Adaptive neural tree exploiting expert nodes to classify high-dimensional data.

Abstract

Classification of high dimensional data suffers from curse of dimensionality and over-fitting. Neural tree is a powerful method which combines a local feature selection and recursive partitioning to solve these problems, but it leads to high depth trees in classifying high dimensional data. On the other hand, if less depth trees are used, the classification accuracy decreases or over-fitting increases. This paper introduces a novel Neural Tree exploiting Expert Nodes (NTEN) to classify high-dimensional data. It is based on a decision tree structure, whose internal nodes are expert nodes performing multi-dimensional splitting. Any expert node has three decision-making abilities. Firstly, they can select the most eligible neural network with respect to the data complexity. Secondly, they evaluate the over-fitting.
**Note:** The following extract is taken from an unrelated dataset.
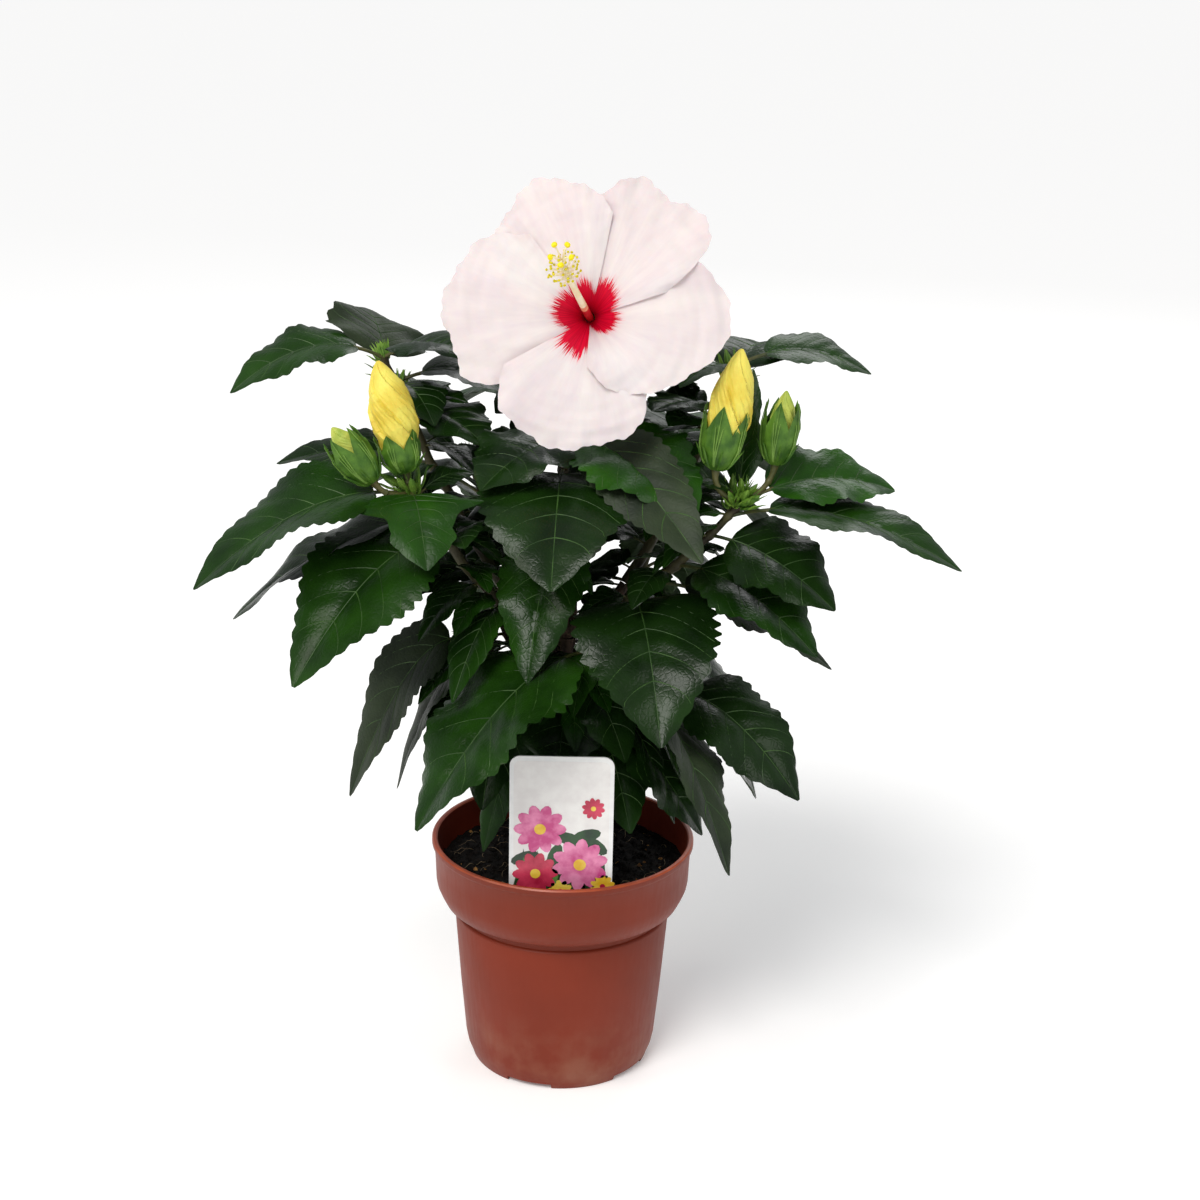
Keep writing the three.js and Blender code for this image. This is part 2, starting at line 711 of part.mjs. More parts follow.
// A petal is narrow at its claw, and its margin follows a smooth curve through the reaches given for it.
function petalGeometry({ turn, spread, margin }) {
  const edge = new THREE.SplineCurve(margin.map((reach, place) => new THREE.Vector2(place, reach)));
  const rings = [];
  for (let station = 0; station <= PETAL_STATIONS; station++) {
    const share = station / PETAL_STATIONS;
    const top = [];
    const under = [];
    for (let column = 0; column <= PETAL_COLUMNS; column++) {
      const offset = (column / PETAL_COLUMNS) * 2 - 1;
      const claw = lerp(PETAL_CLAW_WIDTH, 1, Math.min(1, share / PETAL_CLAW_SHARE));
      const angle = rad(turn + offset * spread * claw);
      const reach = edge.getPoint(column / PETAL_COLUMNS).y;
      const distance = lerp(BLOOM_THROAT_RADIUS, reach, share);
      const pinwheel = -PETAL_PINWHEEL * Math.sin(rad(offset * spread * claw)) * distance;
      const ruffle = PETAL_RUFFLE * share * share * Math.sin(offset * 7 + turn);
      const height = corollaHeight(distance) + pinwheel + ruffle;
      const x = Math.cos(angle) * distance;
      const y = Math.sin(angle) * distance;
      top.push(new THREE.Vector3(x, y, height));
      under.push(new THREE.Vector3(x, y, height - PETAL_THICKNESS));
    }
    rings.push([...under, ...top.reverse()]);
  }
  return loftStrip(rings, PETAL_COLUMNS + 1);
}

// A closed skin over rings that are two matching rows of points, with square ends between the rows.
function loftStrip(rings, row) {
  const count = rings[0].length;
  const skin = loft(rings);
  const faces = [...skin.index.array].slice(0, (rings.length - 1) * count * 6);
  const last = (rings.length - 1) * count;
  for (let i = 0; i < row - 1; i++) {
    const a = i;
    const b = i + 1;
    const c = count - 2 - i;
    const d = count - 1 - i;
    faces.push(a, c, b, a, d, c);
    faces.push(last + a, last + b, last + c, last + a, last + c, last + d);
  }
  skin.setIndex(faces);
  return skin;
}

// The staminal column: a slender tube that leans up and ends in the oval zone of anthers.
function columnSolid(grow) {
  const foot = [0, 0, -BLOOM_FUNNEL_DEPTH - COLUMN_SEAT - grow];
  const path = [foot, [-4, 5, 10], [-11, 23, COLUMN_LENGTH - BLOOM_FUNNEL_DEPTH]];
  const radii = [
    [0, 2], [0.25, COLUMN_RADIUS], [0.55, COLUMN_RADIUS], [0.62, 4], [0.72, ANTHER_ZONE_RADIUS],
    [0.86, ANTHER_ZONE_RADIUS], [0.94, 4.5], [1, 2],
  ];
  return solid(loft(radii.map(([t, radius]) => (
    ringAt(curveAt(path, t), curveDirection(path, t), radius + grow, 8)
  ))));
}

// A green cup with pointed teeth round the foot of a flower or bud, standing on local +Z.
function calyxSolid(radius, length, flare) {
  const rings = [];
  const levels = [[0, 0.34], [0.12, 0.7], [0.35, 1], [CALYX_NOTCH, flare], [1, flare * 0.92]];
  for (const [share, wide] of levels) {
    rings.push(Array.from({ length: CALYX_SIDES }, (_, i) => {
      const angle = (i / CALYX_SIDES) * 2 * Math.PI;
      const level = i % 2 === 0 ? share : Math.min(share, lerp(CALYX_NOTCH, share, 0.1));
      return new THREE.Vector3(Math.cos(angle) * radius * wide, Math.sin(angle) * radius * wide, length * level);
    }));
  }
  return solid(loft(rings));
}

// A rolled-up corolla: an oval point whose folds wind round it.
function corollaSolid(radius, length, start, grow) {
  const sides = 10;
  const levels = [[0, 0.5], [0.15, 0.8], [0.35, 1], [0.55, 0.98], [0.75, 0.76], [0.9, 0.42], [1, 0.12]];
  return solid(loft(levels.map(([share, wide]) => Array.from({ length: sides }, (_, i) => {
    const angle = (i / sides) * 2 * Math.PI + share * 1.4;
    const fold = i % 2 ? 0.93 : 1.04;
    const size = radius * wide * fold + grow;
    const height = lerp(start, length, share) + (share === 1 ? grow : 0) - (share === 0 ? grow : 0);
    return new THREE.Vector3(Math.cos(angle) * size, Math.sin(angle) * size, height);
  }))));
}

// Turns local +Z along a line from foot to tip.
function standing(foot, tip) {
  const direction = vec(tip).sub(vec(foot)).normalize();
  const turn = new THREE.Quaternion().setFromUnitVectors(new THREE.Vector3(0, 0, 1), direction);
  return { position: vec(foot), turn, direction };
}

function makeBud({ name, foot, tip, corolla, calyx, sleeve }) {
  const { position, turn } = standing(foot, tip);
  const length = vec(foot).distanceTo(vec(tip));
  const start = BUD_COROLLA_START;
  const room = corollaSolid(corolla, length, start, GAP);
  const cup = largest(calyxSolid(calyx, sleeve, BUD_CALYX_FLARE).subtract(room));
  const bud = new THREE.Group();
  bud.add(part(`${name}_corolla`, geometryOf(corollaSolid(corolla, length, start, 0)), "yellow_bud"));
  bud.add(part(`${name}_calyx`, geometryOf(cup), "calyx"));
  bud.position.copy(position);
  bud.quaternion.copy(turn);
  return bud;
}

// A flower stalk from a stem's end up to the foot of a calyx, stopping a gap short of it.
function stalkSolid(branch, foot, direction) {
  const start = curveAt(branch.path, 0.97);
  const end = foot.clone().addScaledVector(direction, -GAP);
  const middle = end.clone().addScaledVector(direction, -end.distanceTo(start) * 0.5);
  const path = [start.toArray(), middle.toArray(), end.toArray()];
  return solid(limb(path, 0, 1, () => FLOWER_STALK_RADIUS, 4, 3));
}

const BLOOM_FRAME = bloomPlacement();
const CALYX_FOOT = new THREE.Vector3(0, 0, -BLOOM_FUNNEL_DEPTH - BLOOM_CALYX_DEPTH);

function makeBloom() {
  const bloom = new THREE.Group();
  bloom.applyMatrix4(BLOOM_FRAME);
  const columnRoom = columnSolid(GAP);
  const calyx = (grow) => {
    const cup = calyxSolid(BLOOM_CALYX_RADIUS + grow, BLOOM_CALYX_LENGTH + 2 * grow, BLOOM_CALYX_FLARE);
    return cup.translate([0, 0, CALYX_FOOT.z - grow]);
  };
  PETALS.forEach((petal, index) => {
    const body = solid(petalGeometry(petal)).subtract(columnRoom).subtract(calyx(GAP));
    bloom.add(part(`bloom_petal_${index + 1}`, geometryOf(largest(body)), "petal"));
  });
  bloom.add(part("bloom_column", geometryOf(columnSolid(0)), "column"));
  bloom.add(part("bloom_calyx", geometryOf(largest(calyx(0).subtract(columnRoom))), "calyx"));
  return bloom;
}

// A pointed cluster of young buds that ends a shoot.
function shootTip(branch) {
  const start = curveAt(branch.path, 0.97);
  const direction = curveDirection(branch.path, 1);
  const rings = [[0, 1.6], [0.4, 3.2], [0.8, 2], [1, 0.5]].map(([share, radius]) => (
    ringAt(start.clone().addScaledVector(direction, share * SHOOT_TIP_LENGTH), direction, radius, 5)
  ));
  return solid(loft(rings));
}

function makeShrub() {
  const shrub = new THREE.Group();
  const plan = planLeaves();
  const trunk = trunkSolid(0);
  const trunkRoom = trunkSolid(GAP);
  shrub.add(part("trunk", geometryOf(trunk), "bark"));
  const rooms = [trunkRoom];
  for (const branch of BRANCHES) {
    if (!branch.bough) continue;
    let bough = solid(limb(branch.path, 0, BOUGH_SHARE, (t) => branchRadius(branch, t), LIMB_SIDES, 4));
    for (const room of rooms) bough = bough.subtract(room);
    rooms.push(solid(limb(branch.path, 0, stemStart(branch), (t) => branchRadius(branch, t, GAP), LIMB_SIDES, 4)));
    shrub.add(part(`bough_${branch.name}`, geometryOf(largest(bough)), "bark"));
  }
  for (const branch of BRANCHES) {
    const pieces = [solid(limb(branch.path, stemStart(branch), 1, (t) => branchRadius(branch, t), STEM_SIDES, 6))];
    for (const leaf of plan.get(branch.name)) pieces.push(leafSolid(branch, leaf));
    const buds = BUDS.filter((bud) => bud.branch === branch.name);
    if (!buds.length && branch.name !== BLOOM_BRANCH) pieces.push(shootTip(branch));
    for (const bud of buds) {
      pieces.push(stalkSolid(branch, vec(bud.foot), standing(bud.foot, bud.tip).direction));
    }
    if (branch.name === BLOOM_BRANCH) {
      const facing = new THREE.Vector3(0, 0, 1).transformDirection(BLOOM_FRAME);
      pieces.push(stalkSolid(branch, CALYX_FOOT.clone().applyMatrix4(BLOOM_FRAME), facing));
    }
    let mass = joined(pieces);
    for (const room of rooms) mass = mass.subtract(room);
    shrub.add(part(`foliage_${branch.name}`, geometryOf(largest(mass)), "leaf"));
  }
  return shrub;
}

const hibiscus = new THREE.Group();
hibiscus.add(makePot());
hibiscus.add(makeCompost());
hibiscus.add(part("plant_tag", geometryOf(solid(tagGeometry(0))), "card_plastic"));
hibiscus.add(makeShrub());
hibiscus.add(makeBloom());
for (const bud of BUDS) hibiscus.add(makeBud(bud));

export default hibiscus;
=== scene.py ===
# %% [markdown]
# # A hibiscus in flower, in its nursery pot
#
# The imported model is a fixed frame, in metres, and every piece made here stands where that frame
# says. Lengths below are written in millimetres, as the plant was measured, and turned to metres
# once, at the moment a mesh is made.

import math

import bmesh
import bpy
import numpy as np
from mathutils import Matrix, Vector


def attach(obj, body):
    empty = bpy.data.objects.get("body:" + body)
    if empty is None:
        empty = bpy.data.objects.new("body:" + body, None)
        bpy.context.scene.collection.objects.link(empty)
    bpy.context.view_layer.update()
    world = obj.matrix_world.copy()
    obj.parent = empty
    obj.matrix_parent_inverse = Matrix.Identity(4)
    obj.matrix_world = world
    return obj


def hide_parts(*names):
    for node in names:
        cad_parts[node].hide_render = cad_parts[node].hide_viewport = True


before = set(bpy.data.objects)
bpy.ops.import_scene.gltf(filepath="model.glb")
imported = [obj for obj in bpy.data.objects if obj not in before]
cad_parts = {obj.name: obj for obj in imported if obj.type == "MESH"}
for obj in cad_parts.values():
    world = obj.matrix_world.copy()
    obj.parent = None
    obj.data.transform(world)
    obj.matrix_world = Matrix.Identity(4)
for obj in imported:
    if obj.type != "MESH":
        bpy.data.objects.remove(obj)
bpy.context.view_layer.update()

# %% [markdown]
# ## Camera
#
# A portrait of a plant is taken from a little above the rim of the pot, so the eye looks down into
# the crown. The place, the pitch and the lens were worked out from three things of known size in
# the picture: the ellipse of the pot's rim, the pot's foot and the bloom. The camera also leans a
# degree, as a hand-held one does, and that is a turn about its own line of sight.

# %% Camera
MM = 0.001
CAMERA_PLACE = (16, -980, 565)
CAMERA_PITCH = 18.3
CAMERA_ROLL = 1.2
CAMERA_LENS = 64.5
SENSOR_WIDTH = 36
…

Thirdly, they can cluster the features to jointly minimize redundancy and overlapping. To this aim, metaheuristic optimization algorithms including GA, NSGA-II, PSO and ACO are applied. Based on these concepts, any expert node splits a class when the over-fitting is low, and clusters the features when the over-fitting is high. Some theoretical results on NTEN are derived, and experiments on 35 standard data show that NTEN reaches good classification results, reduces tree depth without over-fitting and degrading accuracy.